The trouble with “feel-good solutions” is they offer the illusion of progress without addressing the problem. Mollified by the soothing certainty that “someone” is doing “something,” we drift ever farther from any meaningful mitigation or resolution.
In recent decades, the practice of recycling has become a cornerstone of this edifice of self-congratulation. Much more than the simple dispensation of unwanted material, the thorough rinsing, diligent sorting and proper disposal of emptied containers, papers and other miscellanea has risen to the level of moral imperative – or so we’ve been told.
If cleanliness is next to godliness, recycling appears to bestow a type of godliness. How righteous we feel, dutifully emptying our bins in the proper container, playing saviors of the Earth. Whatever happens next in the grand circle of consumerism is no concern of ours. Having “done our bit,” we walk away with straightened spines and heads held high to generate another mountain of waste.
The insufficiency of this “solution” is apparent to anyone who steps foot on Cayman’s beaches.

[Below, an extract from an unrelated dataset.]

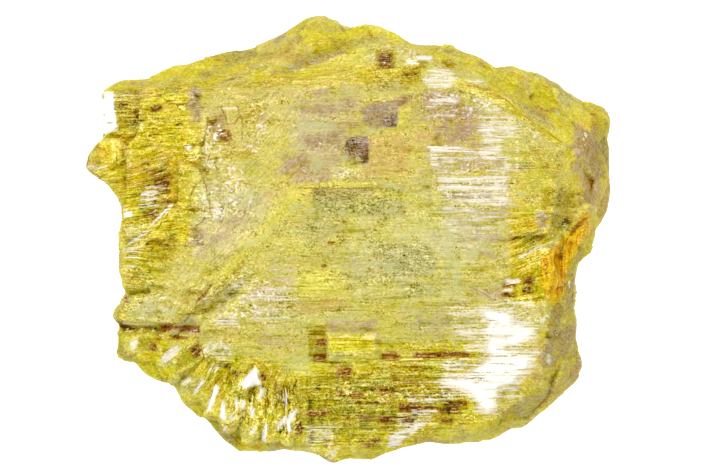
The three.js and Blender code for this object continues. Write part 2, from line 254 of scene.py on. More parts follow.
# %% Single sheets
SHEETS = [
    ([(410, 103), (396, 112), (393, 131), (372, 137), (371, 148), (366, 165), (345, 170), (318, 187),
      (376, 188), (402, 196), (428, 186), (426, 148), (452, 110)], 0.12, 0.2, 0.0, 3),
    (block(300, 158, 376, 188.5), 0.12, 0.0, 0.4, 3), (block(346, 138, 368, 166), -0.1, 0.0, 0.0, 3),
    ([(328, 331), (376, 331), (376, 353), (352, 357), (328, 357)], 0.12, 0.2, 0.0, 3),
    (block(352, 367, 387, 383), 0.12, 0.2, 0.0, 3),
    ([(297, 268), (342, 266), (352, 292), (345, 322), (300, 322)], 0.08, 0.2, 0.0, 3),
    ([(224, 111), (241, 111), (242, 120), (238, 127), (230, 128), (228, 117)], 0.3, -0.6, 0.0, 3),
    ([(242, 381), (258, 362), (260, 364), (264, 381), (248, 386)], 0.5, 2.5, 0.0, 3),
    (block(426, 149, 503, 205), 0.08, 0.1, 0.2, 4),
    ([(318, 182), (300, 215), (250, 262), (215, 310), (190, 330), (180, 322), (215, 280), (262, 225),
      (290, 190)], 0.12, 0.0, 0.0, 22),
    ([(498, 384), (511, 384), (523, 392), (512, 402), (505, 405), (497, 398)], -0.3, 0.0, 0.0, 4),
    ([(125, 151), (163, 152), (183, 155), (200, 170), (210, 190), (214, 212), (200, 226), (176, 205),
      (172, 172), (122, 168)], 0.1, 0.3, -0.3, 3),
    ([(176, 205), (169, 215), (153, 231), (131, 245), (132, 252), (158, 238), (176, 222),
      (182, 208)], 0.3, 0.0, 1.5, 3),
    ([(210, 122), (206, 148), (216, 150), (219, 122)], -0.4, 0.0, 0.0, 4),
    ([(98, 92), (118, 92), (121, 131), (98, 145)], 0.15, -1.5, 0.0, 4),
    ([(500, 276), (516, 276), (531, 272), (531, 294), (516, 297), (500, 297)], -0.2, 0.8, 0.0, 3),
    ([(452, 306), (480, 300), (509, 306), (533, 327), (532, 366), (512, 384), (494, 410), (470, 400),
      (440, 384)], 0.1, -0.4, -0.2, 6),
    ([(300, 375), (352, 375), (352, 398), (300, 400)], -0.15, 0.0, 0.0, 4),
    ([(378, 349), (470, 347), (470, 356), (378, 357)], -0.12, 0.0, 0.0, 3),
    ([(397, 397), (468, 395), (470, 408), (397, 409)], -0.15, 0.0, 0.0, 3),
    ([(201, 339), (208, 356), (190, 362), (179, 366), (185, 348)], -0.5, 2.0, -1.5, 4),
    ([(142, 336), (164, 336), (160, 348), (143, 347)], -0.4, 0.0, 0.0, 5),
    (ring(137, 342, 6, 8, 30), 0.4, 0.0, 0.0, 6),
    ([(206, 337), (240, 335), (236, 362), (210, 358)], 0.25, 1.0, 0.0, 4),
    ([(196, 228), (212, 230), (208, 246), (190, 246)], -0.2, 0.0, 0.0, 4),
]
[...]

Despite public awareness campaigns, strategically placed receptacles and the (apparently perfectly acceptable) public shaming of anyone gauche enough to toss an errant bottle in the trash, our beautiful island, like so many others, increasingly is being inundated with plastic waste.
That is due to a simple, immutable fact: Without adequate facilities, and a bottom-line (i.e., dollars and cents) incentive to transform mountains of “recyclables” into usable products, no number of congregants in the church of recycling can turn used plastics, paper and glass into anything but trash.

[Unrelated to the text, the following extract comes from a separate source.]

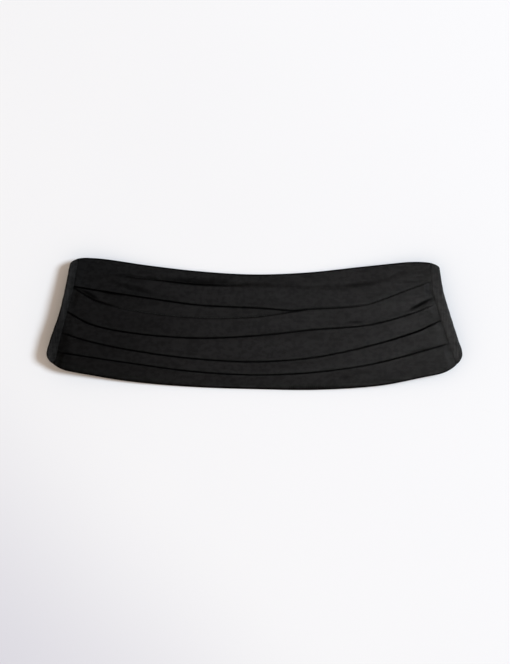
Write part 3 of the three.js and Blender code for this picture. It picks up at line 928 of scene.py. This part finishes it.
class Looks:
    def __init__(self, name):
        self.material = bpy.data.materials.new(name)
        self.material.use_nodes = True
        self.tree = self.material.node_tree
        self.shader = self.tree.nodes["Principled BSDF"]

    def put(self, socket, value):
        """Links a Value or a socket, and sets anything else as the default."""
        if isinstance(value, Value):
            self.tree.links.new(value.socket, socket)
        elif isinstance(value, bpy.types.NodeSocket):
            self.tree.links.new(value, socket)
        else:
            socket.default_value = value

    def node(self, kind, settings=None, **sockets):
        """A node of a kind, with its settings first and then its sockets by name, where a blank in
        a socket's name is written as an underscore."""
        made = self.tree.nodes.new(kind)
        for key, value in (settings or {}).items():
            setattr(made, key, value)
        for key, value in sockets.items():
            self.put(made.inputs[key.replace("_", " ")], value)
        return made

    def place(self):
        """Where a point of the piece lies, in metres."""
        return self.node("ShaderNodeTexCoord").outputs["Object"]

    def shade_bell(self, x, y, centre, size, turn):
        """1 in the middle of a turned ellipse, falling smoothly to 0 at its edge."""
        c, n = math.cos(turn), math.sin(turn)
        dx, dy = x - centre[0], y - centre[1]
        a = dx * (c / size[0]) + dy * (n / size[0])
        b = dy * (c / size[1]) - dx * (n / size[1])
        return 1 - (a * a + b * b).ramp(0, 1)

    def split(self, vector):
        """A vector's three numbers."""
        parts = self.node("ShaderNodeSeparateXYZ", Vector=vector)
        return [Value(self, parts.outputs[k]) for k in range(3)]

    def shade_marks(self):
        """The three numbers kept at the mesh's points: painted shade, and the distances in from the
        lower and from the upper edge.
        """
        return self.split(self.node("ShaderNodeAttribute", {"attribute_name": "shade_marks"}).outputs[1])

    def cloth_uv(self):
        """The cloth map as two numbers, in metres along and across the cloth."""
        uv = self.node("ShaderNodeUVMap", {"uv_map": "cloth"}).outputs["UV"]
        return self.split(uv)[:2]

    def noise(self, stretch, detail=3.0):
        """Noise between 0 and 1, with so many waves a metre along X, Y and Z."""
        vector = self.node("ShaderNodeVectorMath", {"operation": "MULTIPLY"})
        self.put(vector.inputs[0], self.place())
        self.put(vector.inputs[1], stretch)
        made = self.node(
            "ShaderNodeTexNoise",
            Vector=vector.outputs[0],
            Scale=1.0,
            Detail=detail,
            Roughness=0.55,
        )
        return Value(self, made.outputs["Fac"])

    def colour(self, share, low, high):
        """A mix of two colours, each three numbers or a colour socket."""
        mix = self.node("ShaderNodeMix", {"data_type": "RGBA"})
        self.put(mix.inputs["Factor"], share)
        for k, value in ((6, low), (7, high)):
            self.put(mix.inputs[k], (*value, 1) if isinstance(value, tuple) else value)
        return mix.outputs[2]

    def bump(self, height, distance, normal=None):
        """Height in metres once multiplied by distance."""
        made = self.node("ShaderNodeBump", Height=height, Distance=distance, Strength=1.0)
        if normal is not None:
            self.put(made.inputs["Normal"], normal)
        return made.outputs["Normal"]

    def finish(self, shade_and_flecks=None, **sockets):
        """Sets the shader's sockets; where shade_and_flecks is 1 the surface is lightless black
        instead, which lays on painted shade as well as the cloth's own dark marks.
        """
        for key, value in sockets.items():
            self.put(self.shader.inputs[key.replace("_", " ")], value)
        if shade_and_flecks is not None:
            black = self.node("ShaderNodeBsdfDiffuse", Color=(0.0003, 0.0003, 0.0003, 1))
            mix = self.node("ShaderNodeMixShader", Fac=shade_and_flecks)
            self.put(mix.inputs[1], self.shader.outputs["BSDF"])
            self.put(mix.inputs[2], black.outputs["BSDF"])
            self.put(self.tree.nodes["Material Output"].inputs["Surface"], mix.outputs[0])
        return self.material


FULL_TURN = 2 * math.pi
RIB_PITCH = 0.9 * MM
THREAD_PITCH = 0.7 * MM
RIM = (0.8 * MM, 2 * MM)  # painted shade on the long edges, full up to the first and gone by the second
STITCH_PITCH = 2 * MM
STITCH_ROW = (3.5 * MM, 5 * MM)  # the stitches end this far in from the lower edge
STITCH_START = (32 * MM, 38 * MM)
STITCH_STOP = (76 * MM, 84 * MM)
# How far each kind of mark turns the satin to lightless black: painted shade in the crevices and
# on the rims, and the cloth's own stitches, mottling and flecks.
CREVICE_DARK = 0.85
RIM_DARK = 0.75
STITCH_DARK = 0.8
MOTTLE_DARK = 0.12
FLECK_DARK = 0.28


def satin(name, dark, light, streaks):
    """Black satin: fine diagonal ribs in the cloth map, soft blotches, streaks along the cloth,
    small flecks, a row of stitches, and painted shade in creases, in crevices and on the rims, the
    last two placed by the shade marks."""
    looks = Looks(name)
    u, v = looks.cloth_uv()
    crevice, from_lower, from_upper = looks.shade_marks()
    x, y, _ = looks.split(looks.place())
    blotches = looks.noise((26, 60, 60), detail=4.0)
    fine = looks.noise((900, 1400, 900), detail=2.0)
    drawn = looks.noise(streaks, detail=3.0)
    mottled = looks.noise((55, 110, 55), detail=4.0)
    flecks = looks.noise((200, 260, 200), detail=2.0)
    rim = 1 - from_lower.ramp(*RIM) * from_upper.ramp(*RIM)
    # Painted shade in the crevices, beside the seams and on the rims, then in the listed creases.
    shade_and_flecks = (crevice * CREVICE_DARK).at_least(rim * RIM_DARK)
    for cx, cy, half_long, half_short, turn, dark_share in SHADE_PATCHES:
        size = (half_long * MM, half_short * MM)
        bell = looks.shade_bell(x, y, (cx * MM, cy * MM), size, math.radians(turn))
        shade_and_flecks = shade_and_flecks.at_least(bell * dark_share)
    stitches = (x * (FULL_TURN / STITCH_PITCH)).sine().ramp(0.1, 0.8)
    stitches = stitches * (1 - from_lower.ramp(*STITCH_ROW))
    stitches = stitches * x.ramp(*STITCH_START) * (1 - x.ramp(*STITCH_STOP))
    shade_and_flecks = shade_and_flecks.at_least(mottled.ramp(0.66, 0.3) * MOTTLE_DARK)
    shade_and_flecks = shade_and_flecks.at_least(stitches * STITCH_DARK)
    shade_and_flecks = shade_and_flecks + (1 - shade_and_flecks) * flecks.ramp(0.55, 0.41) * FLECK_DARK
    ribs = ((u * 2 + v) * (FULL_TURN / RIB_PITCH)).sine() * 0.5 + 0.5
    threads = (v * (FULL_TURN / THREAD_PITCH)).sine() * 0.5 + 0.5
    weave = ribs * 0.6 + threads * 0.4
    tone = blotches * 0.35 + drawn.ramp(0.35, 0.65) * 0.45 + fine * 0.2
    soft = looks.bump(drawn + blotches * 0.8, 0.5 * MM)
    return looks.finish(
        shade_and_flecks=shade_and_flecks,
        Base_Color=looks.colour(tone, dark, light),
        Roughness=0.55 + (blotches - 0.5) * 0.16 + weave * 0.04,
        Specular_IOR_Level=0.1,
        Normal=looks.bump(weave + fine * 0.6, 0.03 * MM, normal=soft),
    )


WEFT_PITCH = 0.8 * MM
WARP_PITCH = 1.6 * MM


def webbing(name):
    """Black webbing: ribs across it and rows of warp along it."""
    looks = Looks(name)
    u, v = looks.cloth_uv()
    ribs = (u * (math.pi / WEFT_PITCH)).sine().size()
    rows = (v * (math.pi / WARP_PITCH)).sine().size()
    fine = looks.noise((900, 900, 900))
    return looks.finish(
        Base_Color=looks.colour(fine, (0.005, 0.005, 0.005), (0.014, 0.014, 0.014)),
        Roughness=0.75 + fine * 0.1,
        Specular_IOR_Level=0.2,
        Normal=looks.bump(ribs * rows + fine * 0.3, 0.18 * MM),
    )


def clasp_plastic(name):
    """Black moulded plastic with a fine spark-eroded grain."""
    looks = Looks(name)
    grain = looks.noise((2200, 2200, 2200), detail=2.0)
    wear = looks.noise((120, 120, 120))
    return looks.finish(
        Base_Color=looks.colour(wear, (0.006, 0.006, 0.007), (0.013, 0.013, 0.014)),
        Roughness=0.32 + wear * 0.15,
        Normal=looks.bump(grain, 0.02 * MM),
    )


def pale_board(name):
    """A matt near-white board with faint broad clouds, a little greyer towards one corner."""
    looks = Looks(name)
    x, y, _ = looks.split(looks.place())
    clouds = looks.noise((2.2, 2.2, 2.2), detail=2.0)
    corner = (x + y).ramp(-0.7, -0.25)
    plain = looks.colour(clouds, (0.88, 0.877, 0.883), (0.915, 0.911, 0.916))
    return looks.finish(
        Base_Color=looks.colour(corner, (0.7, 0.69, 0.74), plain),
        Roughness=0.9,
        Specular_IOR_Level=0.0,
    )


def grey(share):
    """A neutral colour."""
    return (share, share, share)


satin_black = satin("satin_black", grey(0.0003), grey(0.0022), streaks=(10, 160, 60))
# The end bands take the same satin made lighter, as painted sheen where they catch the light.
band_satin = satin("band_satin", grey(0.0045), grey(0.023), streaks=(700, 14, 200))
webbing_black = webbing("webbing_black")
plastic_black = clasp_plastic("clasp_plastic_black")

# Pieces

front, front_run = pleated_front(satin_black)
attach(front, "root")
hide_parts("pleated_front")
front_length = 2 * float(np.mean([seam_at(side, PANEL_HEIGHT / 2) for side in (-1, 1)]))

for side, word in ((-1, "left"), (1, "right")):
    band, band_flat = end_band(side, f"band_{word}", band_satin)
    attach(band, "root")
    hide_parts(f"end_band_{word}")
    strap, strap_length = strap_half(side, f"webbing_{word}", webbing_black)
    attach(strap, "root")
    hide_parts(f"strap_{word}")

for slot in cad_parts["clasp"].material_slots:
    slot.material = plastic_black

# Floor, light and camera

# One pixel of the picture is this long, and the part's middle lies at this pixel.
PIXEL = 1.043 * MM
PICTURE = (510, 664)
PART_MIDDLE = (254.5, 324)
VIEW_X = (PICTURE[0] / 2 - PART_MIDDLE[0]) * PIXEL
VIEW_Y = (PART_MIDDLE[1] - PICTURE[1] / 2) * PIXEL
CAMERA_HEIGHT = 2.5
FOCUS_HEIGHT = 0.008  # that of the sash's face, where the scale holds
SENSOR = 24
BOARD_REACH = 4.0

floor_mesh = bpy.data.meshes.new("board")
floor_mesh.from_pydata(
    [(BOARD_REACH * i, BOARD_REACH * j, 0) for i, j in ((-1, -1), (1, -1), (1, 1), (-1, 1))],
    [],
    [(0, 1, 2, 3)],
)
floor_mesh.materials.append(pale_board("pale_board"))
board = bpy.data.objects.new("board", floor_mesh)
bpy.context.scene.collection.objects.link(board)

camera_data = bpy.data.cameras.new("camera")
camera_data.sensor_fit = "VERTICAL"
camera_data.sensor_height = SENSOR
camera_data.lens = SENSOR * (CAMERA_HEIGHT - FOCUS_HEIGHT) / (PICTURE[1] * PIXEL)
camera_data.clip_start = 0.05
camera = bpy.data.objects.new("camera", camera_data)
camera.location = (VIEW_X, VIEW_Y, CAMERA_HEIGHT)
bpy.context.scene.collection.objects.link(camera)
bpy.context.scene.camera = camera


def area_light(name, place, size, power, aim, colour=(1, 1, 1)):
    """A round soft light at a place, aimed at a point."""
    data = bpy.data.lights.new(name, "AREA")
    data.shape = "DISK"
    data.size = size
    data.energy = power
    data.color = colour
    light = bpy.data.objects.new(name, data)
    light.location = place
    way = np.array(aim, float) - np.array(place, float)
    flat = math.hypot(way[0], way[1])
    light.rotation_euler = (math.atan2(flat, -way[2]), 0, math.atan2(way[1], way[0]) - math.pi / 2)
    light.visible_camera = False
    bpy.context.scene.collection.objects.link(light)
    return light


WINDOW_COLOUR = (0.714, 0.827, 0.94)
WORLD_COLOUR = (1.0, 0.843, 0.71, 1)
WORLD_STRENGTH = 0.534
LAMP_SIZE = 0.5
# Two small lamps with grids that only put gloss on the cloth, one on the right end and a weaker one
# on the lower edge: name, place, power, the point it is aimed at, and its spread in degrees.
GLOSS_LAMPS = [
    ("gloss", (0.54, -0.08, 1.6), 1.45, (0.33, 0, 0), 25),
    ("lower_gloss", (-0.02, -0.55, 1.5), 0.17, (-0.06, -0.06, 0), 20),
]

area_light("window", (6.75, 1.6, 7.07), 3.5, 1000, aim=(0, 0, 0), colour=WINDOW_COLOUR)
for name, place, power, aim, spread in GLOSS_LAMPS:
    lamp = area_light(name, place, LAMP_SIZE, power, aim)
    lamp.data.spread = math.radians(spread)
    lamp.visible_diffuse = False

world = bpy.data.worlds.new("studio")
world.use_nodes = True
background = world.node_tree.nodes["Background"]
background.inputs["Color"].default_value = WORLD_COLOUR
background.inputs["Strength"].default_value = WORLD_STRENGTH
bpy.context.scene.world = world
bpy.context.scene.view_settings.view_transform = "Standard"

Developed nations have known this fact for decades. For a while, China stepped into the breach, importing more than half the world’s plastic “recycling” (including an estimated two-thirds of plastic “recyclables” from both the U.S. and the U.K.) for countries unwilling or unable to do the work themselves. For a while, China had both the capacity and the need for the materials, which were used in manufacturing – well, some of them, at least.
The dirty and otherwise inferior material – tons and tons of it – was left to pile up, forming unsafe, unsightly and unsanitary mountains of trash.
Now, even China is unwilling to play the world’s garbage collector. The country is closing its doors to plastic waste, throwing first-world Earth-first do-gooders into a bit of a spin.
On a much smaller scale, here in Cayman, well-meaning people have been stuffing multicolored bins with items, they believed, were destined for reincarnation, only to learn that our islands’ “recycling program” has been little more than a convenient myth.
As the Compass reported last week, until recently, the majority of recyclable material collected by the Cayman Islands Department of Environmental Health was left to languish in unprocessed piles or found its way into the landfill (by a rather circuitous route). In 2014, only 100 tons of the 277 tons of recyclable material collected was actually processed for recycling (whether, from there, it truly was recycled into usable goods is anyone’s guess). In 2016, 980 of 999 tons collected were processed, according to the department’s records. The overwhelming majority of that material – 832 tons – came from junked cars.
Jim Schubert, senior project manager for the Integrated Solid Waste Management System, told the Compass his department intends to expand its operations in the future, taking in even more material. We trust he will forgive our skepticism. Unless there is a market incentive for using recycled materials, all those carefully washed and sorted bottles and packages are likely destined to become yet another pile of trash.
We are not blithe about the problem: Refuse, especially plastic refuse, is a global issue that is specifically important to Cayman as the trash washes up on our beaches.
But we need more than “feel good” efforts; we need to come up with viable alternatives to remove this unsightly menace from our shores.